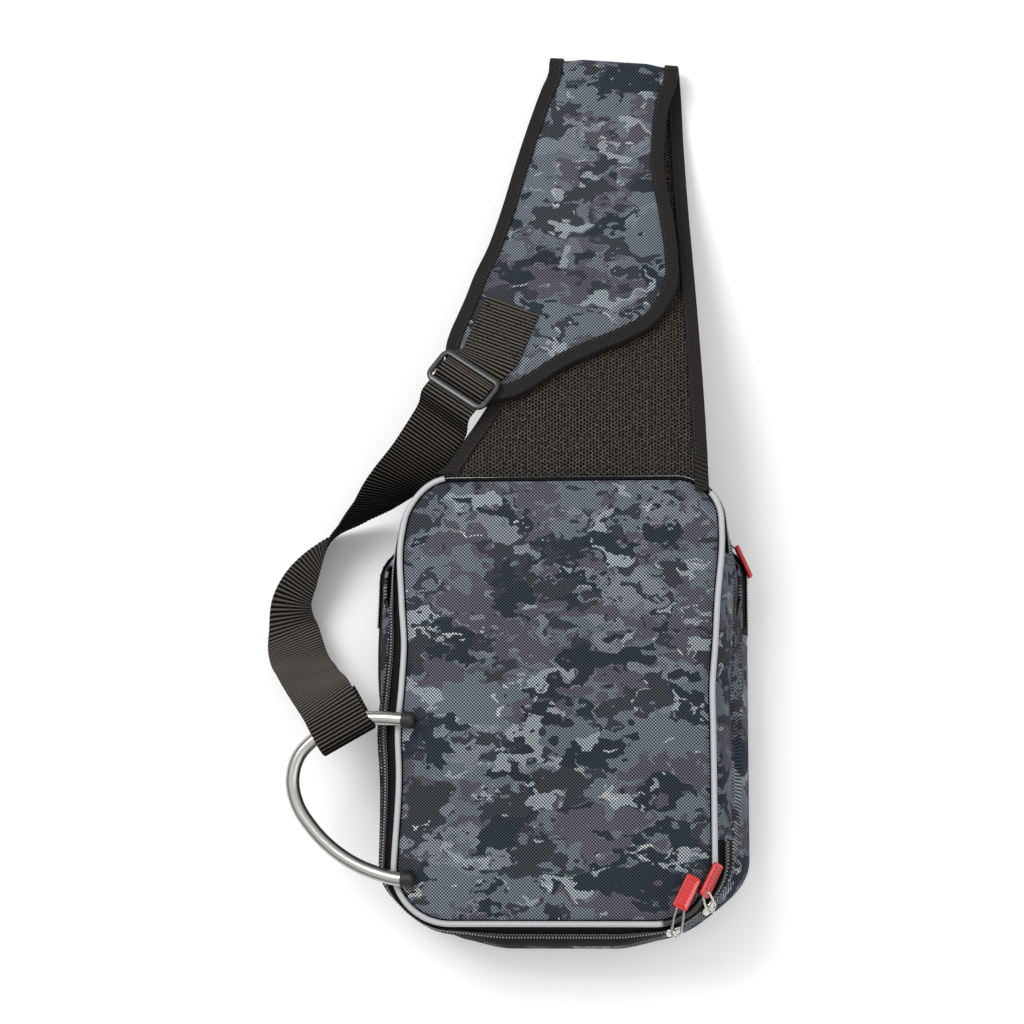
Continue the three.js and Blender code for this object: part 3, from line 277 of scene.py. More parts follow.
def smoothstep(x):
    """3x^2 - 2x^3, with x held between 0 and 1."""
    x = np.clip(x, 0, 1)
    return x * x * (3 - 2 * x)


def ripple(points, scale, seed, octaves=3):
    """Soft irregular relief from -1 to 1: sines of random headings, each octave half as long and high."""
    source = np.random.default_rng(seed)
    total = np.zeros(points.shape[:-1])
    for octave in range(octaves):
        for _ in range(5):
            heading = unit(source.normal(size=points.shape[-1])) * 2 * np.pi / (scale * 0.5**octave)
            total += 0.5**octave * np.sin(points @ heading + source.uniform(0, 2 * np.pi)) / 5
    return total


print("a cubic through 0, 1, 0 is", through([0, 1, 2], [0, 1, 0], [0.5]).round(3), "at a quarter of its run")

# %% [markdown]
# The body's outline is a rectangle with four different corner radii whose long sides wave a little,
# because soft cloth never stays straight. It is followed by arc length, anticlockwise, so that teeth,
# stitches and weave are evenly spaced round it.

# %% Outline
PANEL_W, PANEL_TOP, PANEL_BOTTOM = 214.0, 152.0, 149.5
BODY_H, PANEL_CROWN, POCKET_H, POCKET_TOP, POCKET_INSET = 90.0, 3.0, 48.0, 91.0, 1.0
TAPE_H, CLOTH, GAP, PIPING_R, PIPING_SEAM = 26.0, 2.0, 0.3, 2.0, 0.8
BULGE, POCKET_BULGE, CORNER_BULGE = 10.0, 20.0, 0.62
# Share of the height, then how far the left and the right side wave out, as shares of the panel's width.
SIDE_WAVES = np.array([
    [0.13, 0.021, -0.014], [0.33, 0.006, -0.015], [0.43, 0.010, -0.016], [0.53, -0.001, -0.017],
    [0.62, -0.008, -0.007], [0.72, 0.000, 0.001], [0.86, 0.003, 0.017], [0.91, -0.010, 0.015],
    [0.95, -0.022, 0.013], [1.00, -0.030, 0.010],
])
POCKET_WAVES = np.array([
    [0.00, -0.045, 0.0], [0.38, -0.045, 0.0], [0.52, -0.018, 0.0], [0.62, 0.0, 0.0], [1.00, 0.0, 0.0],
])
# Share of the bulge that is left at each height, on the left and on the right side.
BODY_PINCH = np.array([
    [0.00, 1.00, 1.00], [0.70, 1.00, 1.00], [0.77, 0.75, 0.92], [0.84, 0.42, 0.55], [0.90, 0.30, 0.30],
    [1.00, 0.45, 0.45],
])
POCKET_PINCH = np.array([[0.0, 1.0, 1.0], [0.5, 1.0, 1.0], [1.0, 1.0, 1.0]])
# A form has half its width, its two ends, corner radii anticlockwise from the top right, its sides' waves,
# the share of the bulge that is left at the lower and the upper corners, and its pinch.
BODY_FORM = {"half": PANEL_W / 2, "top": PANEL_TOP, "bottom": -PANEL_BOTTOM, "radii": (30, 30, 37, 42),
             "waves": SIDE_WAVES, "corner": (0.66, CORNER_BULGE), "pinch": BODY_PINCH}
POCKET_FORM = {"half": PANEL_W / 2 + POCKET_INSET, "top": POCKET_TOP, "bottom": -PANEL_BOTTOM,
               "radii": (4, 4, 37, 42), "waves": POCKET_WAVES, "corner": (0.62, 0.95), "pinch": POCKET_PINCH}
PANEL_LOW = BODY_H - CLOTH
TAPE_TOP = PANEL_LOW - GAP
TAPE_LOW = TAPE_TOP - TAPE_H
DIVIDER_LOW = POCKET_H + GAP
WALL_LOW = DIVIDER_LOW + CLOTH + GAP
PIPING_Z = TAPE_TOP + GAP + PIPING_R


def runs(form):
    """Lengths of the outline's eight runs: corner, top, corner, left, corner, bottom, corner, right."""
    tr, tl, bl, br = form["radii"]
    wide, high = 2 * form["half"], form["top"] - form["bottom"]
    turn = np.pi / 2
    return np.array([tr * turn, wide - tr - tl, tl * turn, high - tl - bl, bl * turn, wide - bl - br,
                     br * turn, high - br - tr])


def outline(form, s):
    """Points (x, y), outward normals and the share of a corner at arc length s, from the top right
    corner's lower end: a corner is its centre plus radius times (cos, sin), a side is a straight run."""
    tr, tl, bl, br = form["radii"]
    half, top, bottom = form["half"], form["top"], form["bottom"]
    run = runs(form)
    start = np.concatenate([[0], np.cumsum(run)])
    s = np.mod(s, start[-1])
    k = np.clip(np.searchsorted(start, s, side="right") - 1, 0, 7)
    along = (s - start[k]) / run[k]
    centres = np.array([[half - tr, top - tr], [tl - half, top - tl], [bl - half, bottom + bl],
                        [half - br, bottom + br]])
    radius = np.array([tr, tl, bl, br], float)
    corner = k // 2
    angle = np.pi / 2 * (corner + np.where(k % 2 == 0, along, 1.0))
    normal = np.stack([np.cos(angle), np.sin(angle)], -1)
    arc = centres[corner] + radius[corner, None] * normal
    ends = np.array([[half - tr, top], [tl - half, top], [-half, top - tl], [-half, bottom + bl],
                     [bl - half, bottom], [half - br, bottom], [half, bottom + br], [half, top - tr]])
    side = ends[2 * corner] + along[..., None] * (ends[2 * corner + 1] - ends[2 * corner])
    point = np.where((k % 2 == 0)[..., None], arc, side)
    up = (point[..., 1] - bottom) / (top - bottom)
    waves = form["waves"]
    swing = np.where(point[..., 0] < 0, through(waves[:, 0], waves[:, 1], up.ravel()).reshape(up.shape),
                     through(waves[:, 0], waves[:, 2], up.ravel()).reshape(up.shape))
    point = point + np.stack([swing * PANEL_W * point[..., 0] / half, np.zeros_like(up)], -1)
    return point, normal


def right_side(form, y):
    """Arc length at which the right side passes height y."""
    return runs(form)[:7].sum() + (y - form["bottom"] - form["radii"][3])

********

**SHORT PROBLEM**
Looking at the material above, please copy exactly every line from its first line through the line containing "# stitches and", with both ends included and nothing else.

**THE RESPONSE**
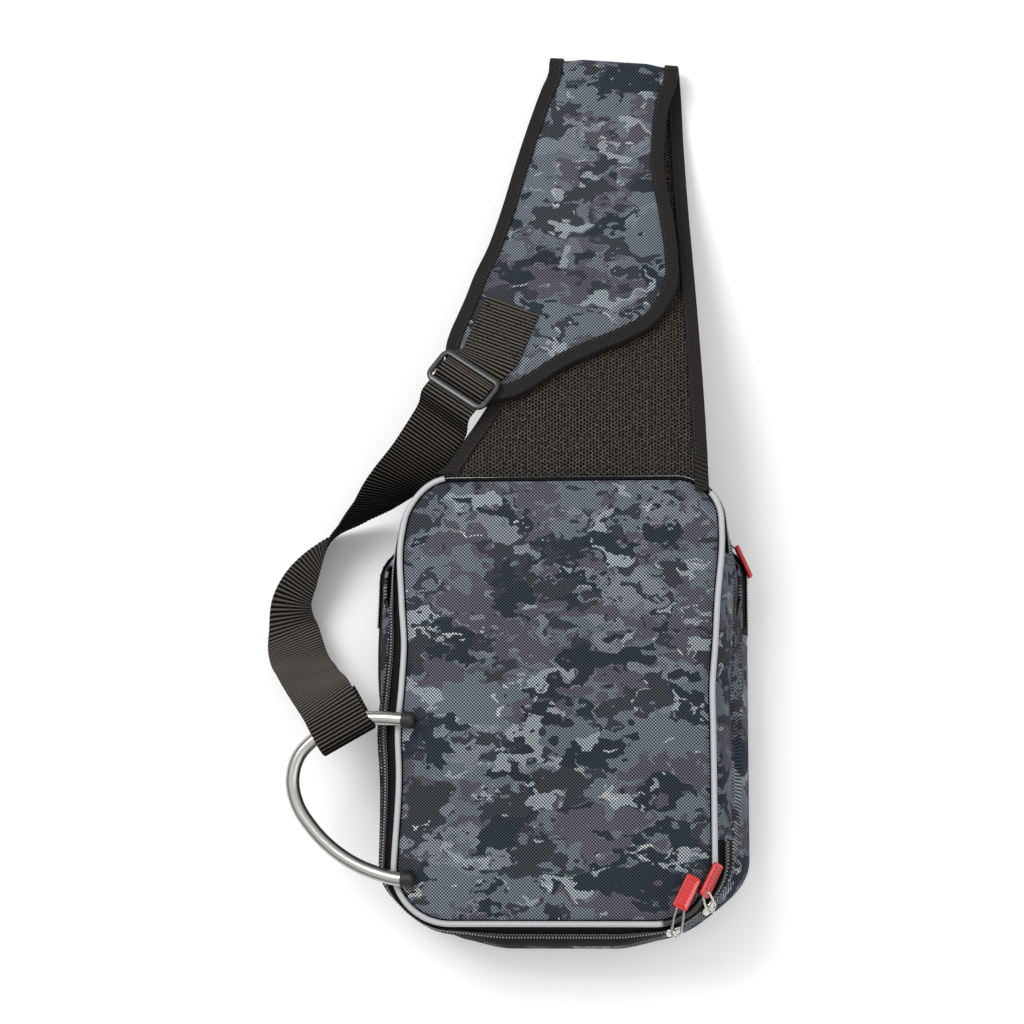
Continue the three.js and Blender code for this object: part 3, from line 277 of scene.py. More parts follow.
def smoothstep(x):
    """3x^2 - 2x^3, with x held between 0 and 1."""
    x = np.clip(x, 0, 1)
    return x * x * (3 - 2 * x)


def ripple(points, scale, seed, octaves=3):
    """Soft irregular relief from -1 to 1: sines of random headings, each octave half as long and high."""
    source = np.random.default_rng(seed)
    total = np.zeros(points.shape[:-1])
    for octave in range(octaves):
        for _ in range(5):
            heading = unit(source.normal(size=points.shape[-1])) * 2 * np.pi / (scale * 0.5**octave)
            total += 0.5**octave * np.sin(points @ heading + source.uniform(0, 2 * np.pi)) / 5
    return total


print("a cubic through 0, 1, 0 is", through([0, 1, 2], [0, 1, 0], [0.5]).round(3), "at a quarter of its run")

# %% [markdown]
# The body's outline is a rectangle with four different corner radii whose long sides wave a little,
# because soft cloth never stays straight. It is followed by arc length, anticlockwise, so that teeth,
# stitches and weave are evenly spaced round it.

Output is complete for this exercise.